Old School meets New Tech

Once again, Christmas has arrived, hung around, and moseyed on the way to next December. In its wake a trail of minimal destruction bobs gently along.
Regular readers may recall my mentioning a lack of technological adeptness.
My Jeep is low-tech; a cassette player in the dash is the apex of entertainment technology.
A little more than a year ago I got a smart phone. I choose the lowest-tech smart phone I could find. The only reason I got a smart phone is the absence of a not-so-smart phones.
We have satellite TV, with a DVR. I know how to turn the TV on, turn it off, change channels, raise and lower the volume. I even know how to press the “record” button.  Play and pause a live program? Record one thing and watch another? Find something I have recorded to view again? You have just sent me to the technological equivalent of the Okeefenokee Swamp. Without the benefit of a compass.
I can use a compass. One of the old, liquid filled orienteering compasses. The one which is hiding in my phone, however? Not so much.

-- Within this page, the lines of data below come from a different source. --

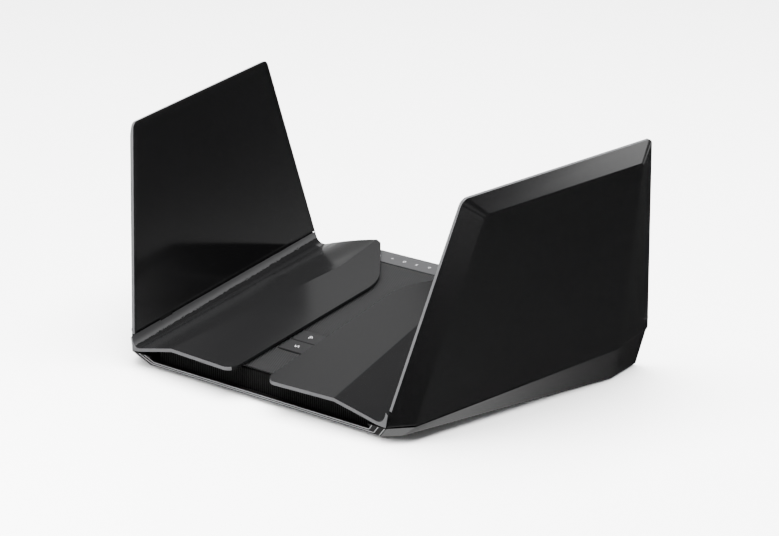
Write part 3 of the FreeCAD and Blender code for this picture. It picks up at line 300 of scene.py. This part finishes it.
# ---------------------------------------------------------------- outlines and meshes
def arcs(corners: Array, radii: Array, steps: int) -> Array:
    """Rounds each corner of a closed outline with an arc tangent to both sides.

    The centre stands on the corner's bisector at radius / sin(half angle), and the arc is swept by
    blending its two end spokes with sines, so every corner has the same number of points.

    Args:
        corners: K corners in order, K x 2.
        radii: One radius for each corner.
        steps: Spans in each arc.

    Returns:
        K x (steps + 1) x 2 points.
    """
    back = np.roll(corners, 1, axis=0) - corners
    ahead = np.roll(corners, -1, axis=0) - corners
    back /= np.linalg.norm(back, axis=1, keepdims=True)
    ahead /= np.linalg.norm(ahead, axis=1, keepdims=True)
    half = 0.5 * np.arccos(np.clip((back * ahead).sum(1), -1.0, 1.0))
    bisector = back + ahead
    bisector /= np.linalg.norm(bisector, axis=1, keepdims=True)
    centre = corners + bisector * (radii / np.sin(half))[:, None]
    reach = (radii / np.tan(half))[:, None]
    first = corners + back * reach - centre
    last = corners + ahead * reach - centre
    sweep = (math.pi - 2.0 * half)[:, None, None]
    share = np.linspace(0.0, 1.0, steps + 1)[None, :, None]
    blend = np.sin((1.0 - share) * sweep) * first[:, None, :] + np.sin(share * sweep) * last[:, None, :]
    return centre[:, None, :] + blend / np.sin(sweep)


def rounded_loop(corners: Array, radii: Array, steps: int = 12) -> Array:
    """A closed outline with rounded corners, as one run of points."""
    return arcs(np.asarray(corners, float), np.asarray(radii, float), steps).reshape(-1, 2)


def rounded_path(corners: Array, radius: float | Array, steps: int = 12) -> Array:
    """An open path whose inner corners are rounded and whose two ends stay sharp."""
    corners = np.asarray(corners, float)
    inner = arcs(corners, np.broadcast_to(np.asarray(radius, float), len(corners)).copy(), steps)[1:-1]
    return np.concatenate([corners[:1], inner.reshape(-1, 2), corners[-1:]])


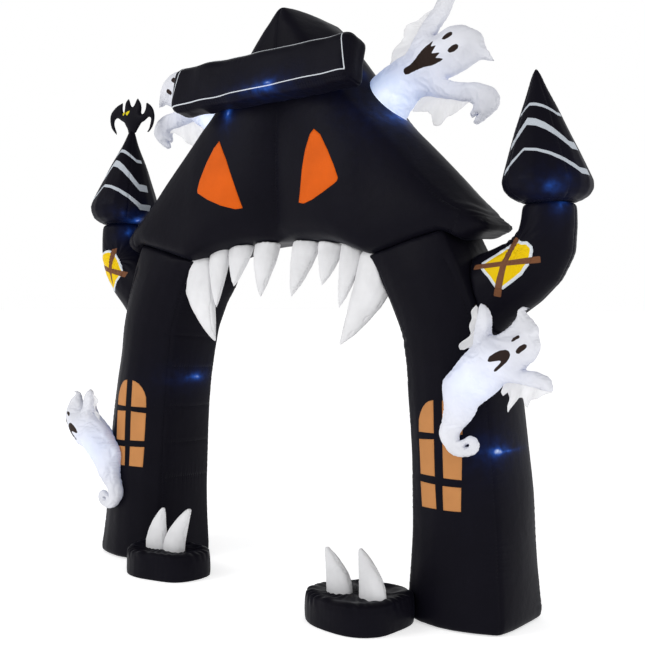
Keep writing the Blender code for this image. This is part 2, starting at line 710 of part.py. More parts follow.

It is fun to play with, trying to get the needle to read 0.0 degrees North, 90 degrees East, all the way around back to North again.  I wouldn’t bet my life on the thing way back in the Alleghenies, though.
When the computer acts up, and I have exhausted my wealth of knowledge (and patience), I tend to lean toward the HIWAB repair technique. This consists of locating a rather large, leather-bound book. War and Peace does nicely. While grasping said book, smack the side of that tall, skinny thing attached to the screen a few times. Hence, the origin of the acronym; Hit It With A Book.
Should this fail to work, I then employ the fool-proof “the dog did it” defense. Works wonders! Just don’t tell my Lovely Bride.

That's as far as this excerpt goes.